BEGIN GIVEN DATA

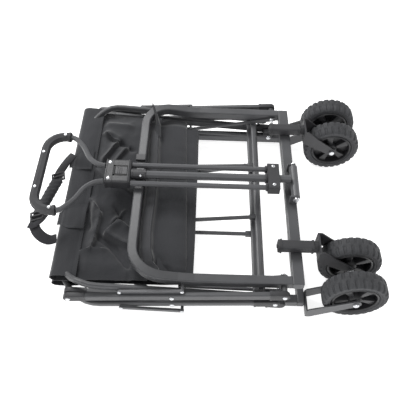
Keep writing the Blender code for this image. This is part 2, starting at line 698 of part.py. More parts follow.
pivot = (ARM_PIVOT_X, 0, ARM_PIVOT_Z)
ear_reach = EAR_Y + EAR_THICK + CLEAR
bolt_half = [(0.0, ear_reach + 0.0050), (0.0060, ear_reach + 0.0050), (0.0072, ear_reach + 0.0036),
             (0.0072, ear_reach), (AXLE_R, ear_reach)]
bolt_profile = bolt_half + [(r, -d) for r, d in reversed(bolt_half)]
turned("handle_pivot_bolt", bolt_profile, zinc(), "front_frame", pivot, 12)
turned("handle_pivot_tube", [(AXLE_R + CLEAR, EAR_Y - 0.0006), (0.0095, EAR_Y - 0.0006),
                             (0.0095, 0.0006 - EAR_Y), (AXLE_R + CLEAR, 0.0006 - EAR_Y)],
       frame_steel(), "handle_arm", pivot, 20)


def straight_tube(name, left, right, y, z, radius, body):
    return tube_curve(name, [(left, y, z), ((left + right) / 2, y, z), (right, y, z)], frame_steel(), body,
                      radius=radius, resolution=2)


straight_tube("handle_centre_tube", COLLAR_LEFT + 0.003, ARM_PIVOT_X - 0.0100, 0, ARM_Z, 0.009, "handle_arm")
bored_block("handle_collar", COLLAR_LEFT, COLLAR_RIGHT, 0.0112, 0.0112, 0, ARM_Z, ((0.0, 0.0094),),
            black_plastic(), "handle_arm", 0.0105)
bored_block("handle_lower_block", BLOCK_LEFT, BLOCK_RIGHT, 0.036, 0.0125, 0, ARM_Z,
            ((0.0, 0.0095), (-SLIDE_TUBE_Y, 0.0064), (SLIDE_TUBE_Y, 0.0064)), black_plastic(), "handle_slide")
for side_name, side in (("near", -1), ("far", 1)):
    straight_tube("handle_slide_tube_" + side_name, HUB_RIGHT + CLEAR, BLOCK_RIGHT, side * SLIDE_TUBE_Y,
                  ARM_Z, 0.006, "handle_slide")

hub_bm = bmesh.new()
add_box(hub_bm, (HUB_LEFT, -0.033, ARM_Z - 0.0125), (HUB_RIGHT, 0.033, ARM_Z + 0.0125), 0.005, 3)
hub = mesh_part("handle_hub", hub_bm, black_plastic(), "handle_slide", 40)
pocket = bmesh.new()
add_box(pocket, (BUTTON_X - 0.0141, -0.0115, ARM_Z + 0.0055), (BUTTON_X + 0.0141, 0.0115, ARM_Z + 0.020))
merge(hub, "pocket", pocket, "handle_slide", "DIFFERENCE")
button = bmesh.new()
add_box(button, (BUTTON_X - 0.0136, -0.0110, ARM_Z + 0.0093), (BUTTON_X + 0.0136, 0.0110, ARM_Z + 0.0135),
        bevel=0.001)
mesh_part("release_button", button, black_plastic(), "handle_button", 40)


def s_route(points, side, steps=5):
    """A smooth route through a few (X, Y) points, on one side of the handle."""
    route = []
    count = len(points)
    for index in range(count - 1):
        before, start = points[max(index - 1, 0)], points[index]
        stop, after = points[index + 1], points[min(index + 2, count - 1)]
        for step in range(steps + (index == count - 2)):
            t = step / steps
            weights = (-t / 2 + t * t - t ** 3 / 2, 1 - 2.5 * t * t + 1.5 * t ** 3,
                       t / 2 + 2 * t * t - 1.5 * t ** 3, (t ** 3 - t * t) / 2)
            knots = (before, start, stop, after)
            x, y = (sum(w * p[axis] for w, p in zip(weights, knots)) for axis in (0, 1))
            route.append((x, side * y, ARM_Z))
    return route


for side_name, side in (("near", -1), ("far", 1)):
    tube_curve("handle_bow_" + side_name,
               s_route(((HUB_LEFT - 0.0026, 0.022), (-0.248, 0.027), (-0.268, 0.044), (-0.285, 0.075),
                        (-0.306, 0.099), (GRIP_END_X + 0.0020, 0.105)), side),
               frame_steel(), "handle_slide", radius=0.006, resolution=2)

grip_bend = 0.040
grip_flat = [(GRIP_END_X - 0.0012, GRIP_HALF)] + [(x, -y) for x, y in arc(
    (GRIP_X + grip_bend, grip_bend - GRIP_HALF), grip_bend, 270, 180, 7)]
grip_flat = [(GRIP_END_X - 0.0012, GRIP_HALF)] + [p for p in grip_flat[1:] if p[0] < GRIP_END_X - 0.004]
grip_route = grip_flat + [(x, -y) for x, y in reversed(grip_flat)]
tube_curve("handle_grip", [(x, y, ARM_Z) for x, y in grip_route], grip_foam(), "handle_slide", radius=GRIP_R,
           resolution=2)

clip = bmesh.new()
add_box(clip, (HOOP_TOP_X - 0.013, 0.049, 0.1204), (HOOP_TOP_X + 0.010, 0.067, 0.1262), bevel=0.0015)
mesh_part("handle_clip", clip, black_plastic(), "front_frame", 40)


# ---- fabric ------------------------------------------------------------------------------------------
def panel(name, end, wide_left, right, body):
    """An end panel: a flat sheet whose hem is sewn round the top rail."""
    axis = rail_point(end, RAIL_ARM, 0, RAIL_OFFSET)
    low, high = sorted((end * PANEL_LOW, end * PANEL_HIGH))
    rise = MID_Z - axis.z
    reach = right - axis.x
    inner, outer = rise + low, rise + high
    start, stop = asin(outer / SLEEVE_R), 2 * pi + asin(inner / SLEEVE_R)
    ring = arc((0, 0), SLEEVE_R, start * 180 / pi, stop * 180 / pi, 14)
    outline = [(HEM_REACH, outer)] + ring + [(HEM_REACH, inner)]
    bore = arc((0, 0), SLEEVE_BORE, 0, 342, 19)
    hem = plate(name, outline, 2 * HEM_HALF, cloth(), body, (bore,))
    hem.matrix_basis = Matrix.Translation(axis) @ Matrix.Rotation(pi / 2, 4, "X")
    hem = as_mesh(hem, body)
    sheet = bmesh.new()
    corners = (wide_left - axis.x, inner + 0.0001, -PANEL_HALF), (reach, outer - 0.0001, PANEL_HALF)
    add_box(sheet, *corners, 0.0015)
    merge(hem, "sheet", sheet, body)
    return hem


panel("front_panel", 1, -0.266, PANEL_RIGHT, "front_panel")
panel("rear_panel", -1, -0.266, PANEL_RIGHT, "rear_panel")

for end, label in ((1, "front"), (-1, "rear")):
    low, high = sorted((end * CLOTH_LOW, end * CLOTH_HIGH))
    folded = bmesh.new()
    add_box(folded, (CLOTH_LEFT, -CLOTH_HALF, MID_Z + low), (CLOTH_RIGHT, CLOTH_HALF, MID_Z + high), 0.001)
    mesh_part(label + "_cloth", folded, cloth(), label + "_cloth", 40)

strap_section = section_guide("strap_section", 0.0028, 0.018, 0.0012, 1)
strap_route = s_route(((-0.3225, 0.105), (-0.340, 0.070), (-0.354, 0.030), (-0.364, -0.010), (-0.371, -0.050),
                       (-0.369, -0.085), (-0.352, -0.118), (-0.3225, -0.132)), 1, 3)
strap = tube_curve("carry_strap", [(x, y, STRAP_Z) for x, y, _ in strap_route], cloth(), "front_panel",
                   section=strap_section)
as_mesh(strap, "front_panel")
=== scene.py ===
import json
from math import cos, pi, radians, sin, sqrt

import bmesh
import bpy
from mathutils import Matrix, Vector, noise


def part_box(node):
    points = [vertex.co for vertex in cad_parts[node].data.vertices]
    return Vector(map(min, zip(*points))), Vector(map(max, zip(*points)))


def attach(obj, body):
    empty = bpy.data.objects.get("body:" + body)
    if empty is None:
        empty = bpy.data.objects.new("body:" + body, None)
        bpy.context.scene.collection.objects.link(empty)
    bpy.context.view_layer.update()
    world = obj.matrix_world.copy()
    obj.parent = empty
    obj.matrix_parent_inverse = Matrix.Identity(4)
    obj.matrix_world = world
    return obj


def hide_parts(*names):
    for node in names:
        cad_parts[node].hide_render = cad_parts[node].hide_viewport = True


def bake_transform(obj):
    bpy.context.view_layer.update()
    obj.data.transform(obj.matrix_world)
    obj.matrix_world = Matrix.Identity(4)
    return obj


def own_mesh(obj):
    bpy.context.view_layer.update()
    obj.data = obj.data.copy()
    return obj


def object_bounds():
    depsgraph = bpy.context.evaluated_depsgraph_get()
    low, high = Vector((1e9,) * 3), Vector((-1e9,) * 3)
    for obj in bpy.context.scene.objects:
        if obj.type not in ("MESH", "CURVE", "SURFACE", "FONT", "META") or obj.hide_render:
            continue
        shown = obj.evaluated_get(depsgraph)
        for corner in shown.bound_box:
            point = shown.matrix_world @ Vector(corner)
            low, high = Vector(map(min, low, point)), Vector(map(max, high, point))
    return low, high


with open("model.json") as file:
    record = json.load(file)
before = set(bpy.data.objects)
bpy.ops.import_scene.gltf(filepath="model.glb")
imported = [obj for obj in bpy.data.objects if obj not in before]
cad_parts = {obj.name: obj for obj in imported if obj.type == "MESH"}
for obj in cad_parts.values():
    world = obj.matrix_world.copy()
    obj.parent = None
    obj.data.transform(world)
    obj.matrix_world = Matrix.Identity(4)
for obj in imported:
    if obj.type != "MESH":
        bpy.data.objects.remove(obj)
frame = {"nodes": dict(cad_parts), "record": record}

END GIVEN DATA

▸ **GIVEN REQUEST**:
Extract verbatim only those lines that run from the line with "points = [vertex.co" to the line with "if empty is", inclusive.

▸ **OUTPUT**:
    points = [vertex.co for vertex in cad_parts[node].data.vertices]
    return Vector(map(min, zip(*points))), Vector(map(max, zip(*points)))


def attach(obj, body):
    empty = bpy.data.objects.get("body:" + body)
    if empty is None:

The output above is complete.